[Problem statement]: Please give back word for word the lines below, from the first one through the one with "of that surface.".

:::::

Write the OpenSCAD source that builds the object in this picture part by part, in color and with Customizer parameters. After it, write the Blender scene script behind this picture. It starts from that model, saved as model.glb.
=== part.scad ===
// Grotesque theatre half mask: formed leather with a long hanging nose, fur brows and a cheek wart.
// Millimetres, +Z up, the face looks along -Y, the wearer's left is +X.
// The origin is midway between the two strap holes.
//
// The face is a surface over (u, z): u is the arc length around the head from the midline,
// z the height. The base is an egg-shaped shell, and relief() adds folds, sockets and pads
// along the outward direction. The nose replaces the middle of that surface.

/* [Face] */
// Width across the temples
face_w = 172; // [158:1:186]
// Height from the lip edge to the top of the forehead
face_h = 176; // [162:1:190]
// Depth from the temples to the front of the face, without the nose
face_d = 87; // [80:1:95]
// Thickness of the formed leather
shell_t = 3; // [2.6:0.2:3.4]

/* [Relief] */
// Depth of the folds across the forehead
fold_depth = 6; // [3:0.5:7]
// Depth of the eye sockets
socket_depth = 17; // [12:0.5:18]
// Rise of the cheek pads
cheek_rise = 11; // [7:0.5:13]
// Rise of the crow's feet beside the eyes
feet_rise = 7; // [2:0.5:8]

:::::

[Result of the task]:
Write the OpenSCAD source that builds the object in this picture part by part, in color and with Customizer parameters. After it, write the Blender scene script behind this picture. It starts from that model, saved as model.glb.
=== part.scad ===
// Grotesque theatre half mask: formed leather with a long hanging nose, fur brows and a cheek wart.
// Millimetres, +Z up, the face looks along -Y, the wearer's left is +X.
// The origin is midway between the two strap holes.
//
// The face is a surface over (u, z): u is the arc length around the head from the midline,
// z the height. The base is an egg-shaped shell, and relief() adds folds, sockets and pads
// along the outward direction. The nose replaces the middle of that surface.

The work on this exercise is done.